A Theatre trope. Basically a song to distract the audience while there is a scene or set change. Usually a blackout/whiteout is used for these but sometimes this does not give the crew enough time to move everything. The songs are rarely memorable or particularly plot-driving. Often similar to a Big-Lipped Alligator Moment in relevance to the overall plot but not in scale as that type of song usually requires a set and a big chorus of its own.
- "Dear Old Shiz" from Wicked.
- "Boy for Sale" from Oliver!: Mr. Bumble and Oliver tend to walk downstage with the curtain down while the Workhouse Parlour set is taken out and the Undertaker's Shop is brought in.
- "A Diva's Lament" (or "Whatever Happened to My Part?"): from Spamalot. It doesn't even try to be relevant to the plot; the premise is that the actress is whining about her lack of involvement in early Act II, and the ridiculous plot elements that have cropped up that don't involve her. It also interrupts two scenes that are strongly related to one another. And, oddly, in many ways, it's Awesome Music.
- "Love Is Sweeping The Country" in Of Thee I Sing covers the transition from the Atlantic City scene to the Madison Square Garden scene, and wasn't even printed in the play's first published edition. It's a good song, though.
- The Secret Garden has several of these, especially in the second act. Each of the groups of Dreamers gets a small bit, and even Dr. Craven gets a small solo. And the kicker is that the titles in the score include "-Transition."
- They're usually Scatting in them, but many Cirque du Soleil shows have songs and dances used solely for transitions between acts, especially if setpieces and/or equipment need to be moved on and/or off. Examples: "Egypte" and "Gambade" (Mystere), "Marelle" (Quidam), "Pokinoi"(Saltimbanco, after retiring the Vertical Rope), and "Africa" ("O").
- "Frank Mills" in the musical Hair is a sweet little solo love song that's sole purpose is to allow the cast time to run backstage and change for the next set.
- "I Sing Of Love" in Kiss Me, Kate. The published text even says the song "gives us time to change to the next scene."
- Also "Brush Up Your Shakespeare" from the same show, where two bad guys are Pushed in Front of the Audience and extemporaneously sing while a set change goes on behind the curtain. Before the two gunmen sing the song, they try to figure out why they're in front of a safety curtain; they fail.
- "More I Cannot Wish You" in Guys and Dolls is sung during the changeover to the Absurdly-Spacious Sewer set.
- "Very Soft Shoes" from Once Upon a Mattress.
- "On the Street Where You Live" from My Fair Lady covers the big set change from Ascot back to Henry Higgins' house.
- "Her Is" from The Pajama Game does it twice, as the set is changed before and after the company picnic scene.
- "The Highest Judge Of All" from Carousel. The 1994 Broadway revival cut the song because a) they felt it stopped the plot, and b) they were able to make the set change fast enough without it.

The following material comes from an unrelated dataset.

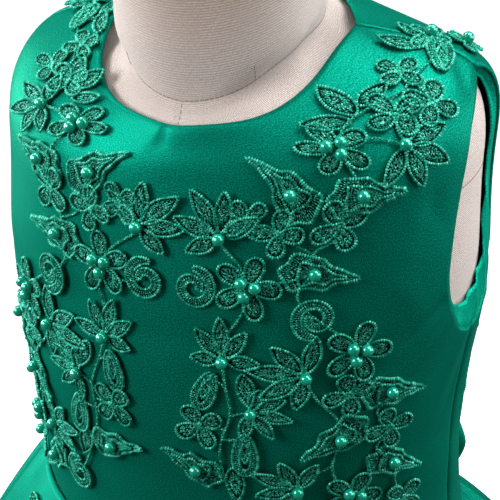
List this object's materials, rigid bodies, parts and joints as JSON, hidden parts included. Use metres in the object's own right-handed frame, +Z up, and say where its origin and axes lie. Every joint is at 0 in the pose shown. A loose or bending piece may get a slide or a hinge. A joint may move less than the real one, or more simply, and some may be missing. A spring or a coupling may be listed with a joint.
{
  "type": "junior bridesmaid dress on a dress form",
  "caption": "Sleeveless satin dress with corded floral lace over the bodice and a bow at the back waist, on a limbless child's dress form with a pole and round base.",
  "frame": {"origin": "middle of the underside of the stand's round base, on the floor under the pole", "axes": "+Z up, the front of the dress faces -Y, the dress's own left side is towards +X"},
  "size_m": [0.7358, 0.663, 1.1483],
  "materials": {
    "satin": "green duchess satin with a soft broad sheen",
    "lace": "green corded lace of thick twisted thread",
    "pearl": "glossy green pearl beads",
    "jersey": "pinkish beige fine knit jersey",
    "wood": "pale lacquered wood",
    "stand_metal": "light grey painted steel"
  },
  "bodies": {
    "root": {"bodice_front": "satin", "bodice_back_left": "satin", "bodice_back_right": "satin", "armhole_facing_left": "satin", "armhole_facing_right": "satin", "skirt_front": "satin", "skirt_back_left": "satin", "skirt_back_right": "satin", "lace_left": "lace", "lace_right": "lace", "lace_back_left": "lace", "lace_back_right": "lace", "lace_skirt_left": "lace", "lace_skirt_right": "lace", "bow_loop_left": "satin", "bow_loop_right": "satin", "bow_knot": "satin", "bow_tail_left": "satin", "bow_tail_right": "satin", "form_torso": "jersey", "form_neck_cap": "wood", "form_pole": "stand_metal", "form_base": "stand_metal"}
  },
  "joints": []
}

- "Open Up Your Mind" from the original TheatreWorks production of Vanities: The Musical, was sung by Mary to the audience during the Intermission, which was omitted from later productions.
- In the Screen-to-Stage Adaptation of Aladdin, reprises of "Arabian Nights" are used for this.

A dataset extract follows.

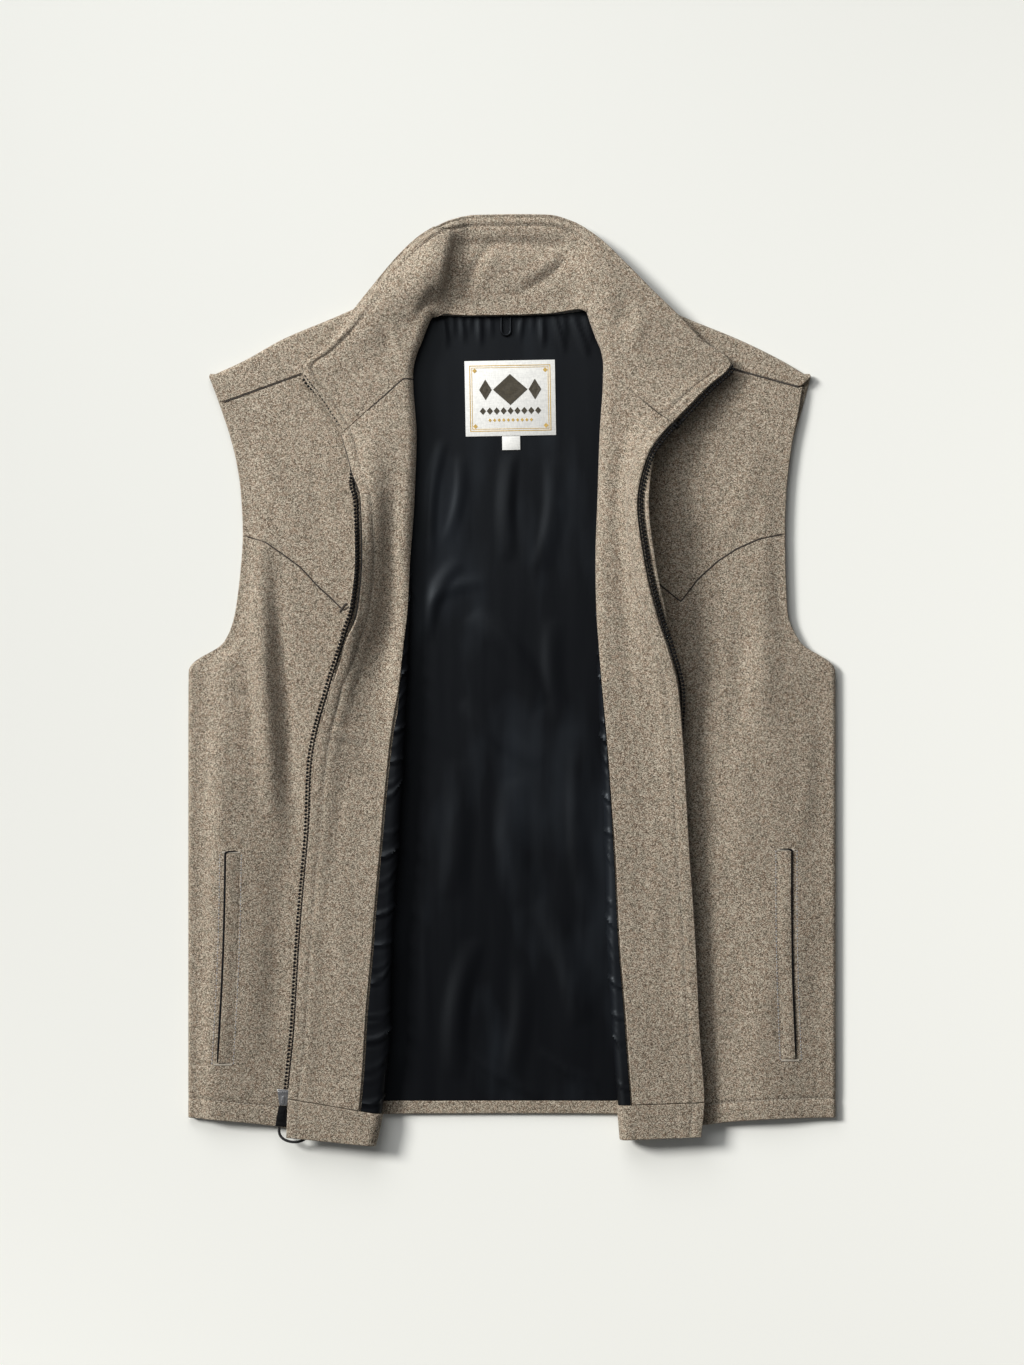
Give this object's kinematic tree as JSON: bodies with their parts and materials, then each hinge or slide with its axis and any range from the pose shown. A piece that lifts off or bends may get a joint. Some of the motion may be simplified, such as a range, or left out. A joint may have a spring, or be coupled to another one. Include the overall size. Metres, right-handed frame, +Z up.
{
  "type": "western vest",
  "caption": "Wool western vest laid open on its back, fronts folded out to show facing, zip and satin lining, with pointed yokes and slim welt pockets",
  "frame": {"origin": "centre of the bounding box's underside, where the back lies on the table", "axes": "+Z up from the table, +Y toward the collar, +X toward the viewer's right when seen from above with the collar at the top"},
  "size_m": [0.5628, 0.8076, 0.0433],
  "materials": {
    "wool": "matte",
    "satin": "satin",
    "tape": "matte",
    "plastic": "satin",
    "silver": "satin",
    "label": "matte"
  },
  "bodies": {
    "root": {"back_panel": "wool", "hem_band_back": "wool", "front_left": "wool", "front_right": "wool", "yoke_left": "wool", "yoke_right": "wool", "facing_left": "wool", "facing_right": "wool", "hem_band_left": "wool", "hem_band_right": "wool", "collar_outer": "wool", "collar_inner": "wool", "pocket_welt_left": "wool", "pocket_welt_right": "wool", "back_lining": "satin", "front_lining_left": "satin", "front_lining_right": "satin", "hanger_loop": "satin", "zip_tape_left": "tape", "zip_tape_right": "tape", "zip_chain_left": "plastic", "zip_chain_right": "plastic", "zip_box": "plastic", "zip_pull": "tape", "zip_slider": "silver", "zip_pin": "silver", "neck_label": "label", "size_tab": "label"}
  },
  "joints": []
}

- Anything Goes, at least the original production, used "Bon Voyage" and "Sailor's Chantey" to cover set changes.
- Pippin: Lampshaded in "Simple Joys" with the line "We all could use a change of scene."

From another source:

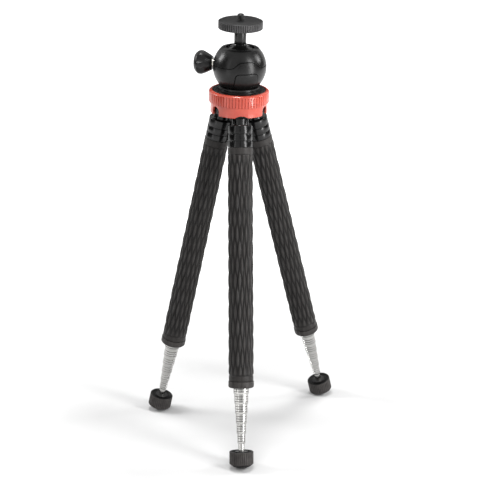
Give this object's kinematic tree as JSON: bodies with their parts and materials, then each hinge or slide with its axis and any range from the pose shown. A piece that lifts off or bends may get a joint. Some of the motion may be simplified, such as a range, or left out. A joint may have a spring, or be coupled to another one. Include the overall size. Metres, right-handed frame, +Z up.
{
  "type": "camera tripod",
  "caption": "Compact camera tripod: ball head with lock disc and clamp knob, red turning lock ring, and telescopic steel legs with rubber sleeves and ribbed feet.",
  "frame": {"origin": "on the floor, straight below the middle of the three leg hinges", "axes": "+Z up from the floor that the three feet stand on, front leg towards -Y, clamp knob towards -X"},
  "size_m": [0.1882, 0.1885, 0.4115],
  "materials": {
    "black": "satin black",
    "red": "anodised coral red",
    "steel": "polished",
    "brass": "nickel plated",
    "plastic": "matte black",
    "grip": "moulded texture",
    "rubber": "moulded"
  },
  "bodies": {
    "hub": {"hub": "black", "hinge_pin_front": "steel", "hinge_pin_right": "steel", "hinge_pin_left": "steel", "base_plate": "black", "base_screw_1": "steel", "base_screw_2": "steel", "base_screw_3": "steel", "housing_lower": "black", "housing_upper": "black", "screw_bush": "brass"},
    "ring": {"lock_ring": "red"},
    "seat": {"ball_seat": "plastic"},
    "ball": {"ball": "black", "ball_stem": "steel", "camera_screw": "steel"},
    "plate": {"camera_plate": "black"},
    "pad": {"pressure_pad": "plastic"},
    "knob": {"clamp_knob": "black", "clamp_screw": "steel"},
    "leg_front": {"leg_head_front": "black", "grip_front": "grip", "grip_end_front": "plastic", "tube_0_front": "steel"},
    "tube_1_front": {"tube_1_front": "steel"},
    "tube_2_front": {"tube_2_front": "steel"},
    "tube_3_front": {"tube_3_front": "steel"},
    "tube_4_front": {"tube_4_front": "steel"},
    "tube_5_front": {"tube_5_front": "steel"},
    "tube_6_front": {"tube_6_front": "steel", "foot_insert_front": "plastic", "foot_front": "rubber"},
    "leg_right": {"leg_head_right": "black", "grip_right": "grip", "grip_end_right": "plastic", "tube_0_right": "steel"},
    "tube_1_right": {"tube_1_right": "steel"},
    "tube_2_right": {"tube_2_right": "steel"},
    "tube_3_right": {"tube_3_right": "steel"},
    "tube_4_right": {"tube_4_right": "steel"},
    "tube_5_right": {"tube_5_right": "steel"},
    "tube_6_right": {"tube_6_right": "steel", "foot_insert_right": "plastic", "foot_right": "rubber"},
    "leg_left": {"leg_head_left": "black", "grip_left": "grip", "grip_end_left": "plastic", "tube_0_left": "steel"},
    "tube_1_left": {"tube_1_left": "steel"},
    "tube_2_left": {"tube_2_left": "steel"},
    "tube_3_left": {"tube_3_left": "steel"},
    "tube_4_left": {"tube_4_left": "steel"},
    "tube_5_left": {"tube_5_left": "steel"},
    "tube_6_left": {"tube_6_left": "steel", "foot_insert_left": "plastic", "foot_left": "rubber"}
  },
  "joints": [
    {"name": "ring_turn", "type": "hinge", "parent": "hub", "child": "ring", "pos_m": [0, 0, 0.32569], "axis": [0.0486, -0.028, 0.9984], "range_deg": [0, 60]},
    {"name": "ball_pan", "type": "hinge", "parent": "hub", "child": "seat", "pos_m": [0.00174, -0.00101, 0.36153], "axis": [0.0486, -0.028, 0.9984], "continuous": true},
    {"name": "ball_tilt", "type": "hinge", "parent": "seat", "child": "ball", "pos_m": [0.00174, -0.00101, 0.36153], "axis": [-0.9988, -0.0014, 0.0485], "range_deg": [-18, 18]},
    {"name": "plate_turn", "type": "hinge", "parent": "ball", "child": "plate", "pos_m": [0.00174, -0.00101, 0.36153], "axis": [0.0486, -0.028, 0.9984], "continuous": true},
    {"name": "pad_slide", "type": "slide", "parent": "hub", "child": "pad", "axis": [-0.9531, 0.2976, 0.0547], "range_m": [0, 0.0004]},
    {"name": "knob_turn", "type": "hinge", "parent": "pad", "child": "knob", "pos_m": [0.00182, -0.00105, 0.36303], "axis": [-0.9531, 0.2976, 0.0547], "range_deg": [0, 180]},
    {"name": "leg_hinge_front", "type": "hinge", "parent": "hub", "child": "leg_front", "pos_m": [0, -0.01429, 0.32529], "axis": [-0.9988, -0.0014, 0.0485], "range_deg": [-16.9, 0]},
    {"name": "tube_slide_1_front", "type": "slide", "parent": "leg_front", "child": "tube_1_front", "axis": [-0.0465, -0.2638, -0.9635], "range_m": [0, 0.15]},
    {"name": "tube_slide_2_front", "type": "slide", "parent": "tube_1_front", "child": "tube_2_front", "axis": [-0.0465, -0.2638, -0.9635], "range_m": [0, 0.15]},
    {"name": "tube_slide_3_front", "type": "slide", "parent": "tube_2_front", "child": "tube_3_front", "axis": [-0.0465, -0.2638, -0.9635], "range_m": [0, 0.15]},
    {"name": "tube_slide_4_front", "type": "slide", "parent": "tube_3_front", "child": "tube_4_front", "axis": [-0.0465, -0.2638, -0.9635], "range_m": [0, 0.15]},
    {"name": "tube_slide_5_front", "type": "slide", "parent": "tube_4_front", "child": "tube_5_front", "axis": [-0.0465, -0.2638, -0.9635], "range_m": [0, 0.15]},
    {"name": "tube_slide_6_front", "type": "slide", "parent": "tube_5_front", "child": "tube_6_front", "axis": [-0.0465, -0.2638, -0.9635], "range_m": [0, 0.15]},
    {"name": "leg_hinge_right", "type": "hinge", "parent": "hub", "child": "leg_right", "pos_m": [0.01237, 0.00716, 0.32529], "axis": [0.4994, -0.865, -0.0485], "range_deg": [-16.9, 0]},
    {"name": "tube_slide_1_right", "type": "slide", "parent": "leg_right", "child": "tube_1_right", "axis": [0.205, 0.1724, -0.9635], "range_m": [0, 0.15]},
    {"name": "tube_slide_2_right", "type": "slide", "parent": "tube_1_right", "child": "tube_2_right", "axis": [0.205, 0.1724, -0.9635], "range_m": [0, 0.15]},
    {"name": "tube_slide_3_right", "type": "slide", "parent": "tube_2_right", "child": "tube_3_right", "axis": [0.205, 0.1724, -0.9635], "range_m": [0, 0.15]},
    {"name": "tube_slide_4_right", "type": "slide", "parent": "tube_3_right", "child": "tube_4_right", "axis": [0.205, 0.1724, -0.9635], "range_m": [0, 0.15]},
    {"name": "tube_slide_5_right", "type": "slide", "parent": "tube_4_right", "child": "tube_5_right", "axis": [0.205, 0.1724, -0.9635], "range_m": [0, 0.15]},
    {"name": "tube_slide_6_right", "type": "slide", "parent": "tube_5_right", "child": "tube_6_right", "axis": [0.205, 0.1724, -0.9635], "range_m": [0, 0.15]},
    {"name": "leg_hinge_left", "type": "hinge", "parent": "hub", "child": "leg_left", "pos_m": [-0.01237, 0.00713, 0.32649], "axis": [0.4994, 0.8664, 0], "range_deg": [-11.5, 5.4]},
    {"name": "tube_slide_1_left", "type": "slide", "parent": "leg_left", "child": "tube_1_left", "axis": [-0.22, 0.1268, -0.9672], "range_m": [0, 0.15]},
    {"name": "tube_slide_2_left", "type": "slide", "parent": "tube_1_left", "child": "tube_2_left", "axis": [-0.22, 0.1268, -0.9672], "range_m": [0, 0.15]},
    {"name": "tube_slide_3_left", "type": "slide", "parent": "tube_2_left", "child": "tube_3_left", "axis": [-0.22, 0.1268, -0.9672], "range_m": [0, 0.15]},
    {"name": "tube_slide_4_left", "type": "slide", "parent": "tube_3_left", "child": "tube_4_left", "axis": [-0.22, 0.1268, -0.9672], "range_m": [0, 0.15]},
    {"name": "tube_slide_5_left", "type": "slide", "parent": "tube_4_left", "child": "tube_5_left", "axis": [-0.22, 0.1268, -0.9672], "range_m": [0, 0.15]},
    {"name": "tube_slide_6_left", "type": "slide", "parent": "tube_5_left", "child": "tube_6_left", "axis": [-0.22, 0.1268, -0.9672], "range_m": [0, 0.15]}
  ],
  "couplings": [
    {"joint": "knob_turn", "follows": "pad_slide", "rad_per_m": 7854}
  ]
}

- "Invitation to the Concert" in Love Never Dies.
- In Knickerbocker Holiday, Washington Irving sings a reprise of "There's Nowhere To Go But Up" to cover a scene change in the second act.
- The Unsinkable Molly Brown has "The Denver Police," an ensemble song and dance designed to cover the transition to Mrs. McGlone's mansion in Denver.
- A Year with Frog and Toad uses ballet sequences to achieve the same effect, and sometimes "The Letter" as the scene cuts to Snail.